Is a WSGI container relevant on AWS Lambda?


I've got a Flask based web application that deploys to AWS Lambda via Zappa. All is well and good.

The Flask documentation says:

While lightweight and easy to use, Flask’s built-in server is not suitable for production as it doesn’t scale well. Some of the options available for properly running Flask in production are documented here.

On a stand-alone server, Python is single threaded (Global Interpreter Lock (GIL) etc) and therefore doesn't handle multiple requests well without due care and attention.

On AWS Lambda (and presumably other FaaS infrastructure) each HTTP requests gets a separate Python instance, so the GIL is not an issue and Lambda takes care of scaling by using multiple function invocations.

Therefore, is using a WGSI container (Gunicorn, uWGSI, etc) so strongly recommended when running on AWS Lambda?
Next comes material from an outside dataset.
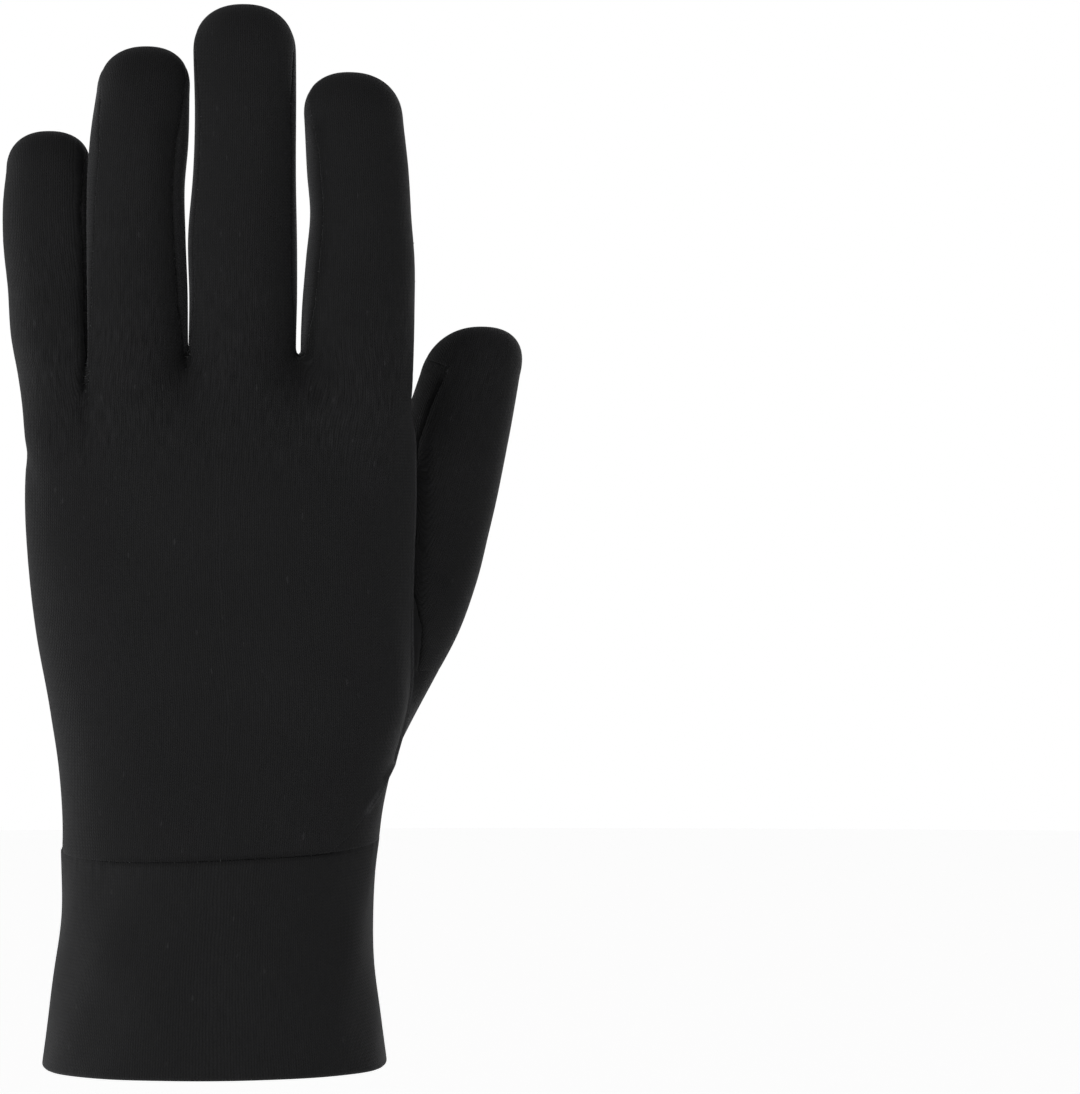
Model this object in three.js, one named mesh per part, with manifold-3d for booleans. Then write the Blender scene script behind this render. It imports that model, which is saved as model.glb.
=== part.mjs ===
// A left-hand knit dress glove, filled out as it is when worn, fingers up.
// Units are millimetres. +Z runs from the cuff's opening to the fingertips, the back
// of the hand faces -Y, the palm faces +Y and the thumb is on the +X side. The origin
// is the middle of the cuff's opening, where the hand goes in.
//
// Each piece of cloth is a slice of a shell that lies between an outer and an inner
// form. A form is a union of lofted tubes through level sections: one tube for the
// hand, one for each finger and one for the thumb.

import * as THREE from "three";
import { mergeVertices } from "three/addons/utils/BufferGeometryUtils.js";
import Module from "manifold-3d";

const wasm = await Module();
wasm.setup();

// Cloth
const WALL = 1.6; // one layer of knit
const CUFF_WALL = 2.4; // the cuff is knit folded double
const SEAM_GAP = 0.3; // between two panels that are sewn together

// Sides of each tube's sections, and how square they are: 2 is an ellipse
const FINGER_SIDES = 18;
const THUMB_SIDES = 20;
const HAND_SIDES = 36;
const HAND_SQUARENESS = 2.5;
const CUFF_SQUARENESS = 2.2;
const FINGER_SQUARENESS = 2.2;

const REACH = 100; // a cutting solid runs at least this far past the glove
const OVERRUN = 1; // and past an open end or a neighbouring cutting solid by this

// The wrist seam lies in a tilted plane: z = height + risesToThumb * x + risesToPalm * y
const WRIST_SEAM = { height: 54.3, risesToThumb: 0.042, risesToPalm: 0.083 };

// Level sections. back and palm are the heights along Y of the two faces, and hollow
// is the dip in the middle of the palm.
const HAND = table(
  ["z", "x", "halfWidth", "back", "palm", "hollow"],
  [
    [46, 1.0, 37.6, -24.6, 23.0, 0],
    [60, 1.9, 38.3, -23.2, 21.4, 0],
    [72, 2.8, 40.0, -21.8, 19.4, 0],
    [86, 3.3, 42.7, -20.6, 17.2, 1.5],
    [104, 2.0, 44.7, -19.6, 15.0, 4.0],
    [122, 1.3, 45.9, -18.8, 13.0, 5.5],
    [140, 1.3, 46.2, -18.2, 11.0, 5.0],
    [152, 1.6, 45.7, -17.4, 9.2, 3.5],
    [160, 1.8, 44.6, -15.4, 7.0, 2.0],
    [166, 1.8, 42.4, -12.6, 4.0, 0],
    [171, 2.4, 38.6, -8.6, 0.6, 0],
  ],
);
const HOLLOW = { x: 6, halfSpread: 25 };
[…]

Why or why not?

Some factors I can guess might be relevant include:

  • cost
  • resources (e.g. database connections)
  • bugs
  • start up performance
  • per request overhead

Solution

  • When the documentation talks about "Flask's built-in server", it's talking about the server that you get when you run the command flask run (or in older applications running a command like python my_application.py with a line in the main function like app.run()).

    When you run flask on Lambda (using Zappa or another solution like aws-wsgi or serverless-wsgi), you're not using Flask's built-in server or any server at all; the wrapper code (in Zappa or anything else) is translating the lambda event to a call to your WSGI application.

    Since there is no actual WSGI server, it's not possible to use Gunicorn, uWGSI, etc (well, it may be possible, but it would be very convoluted).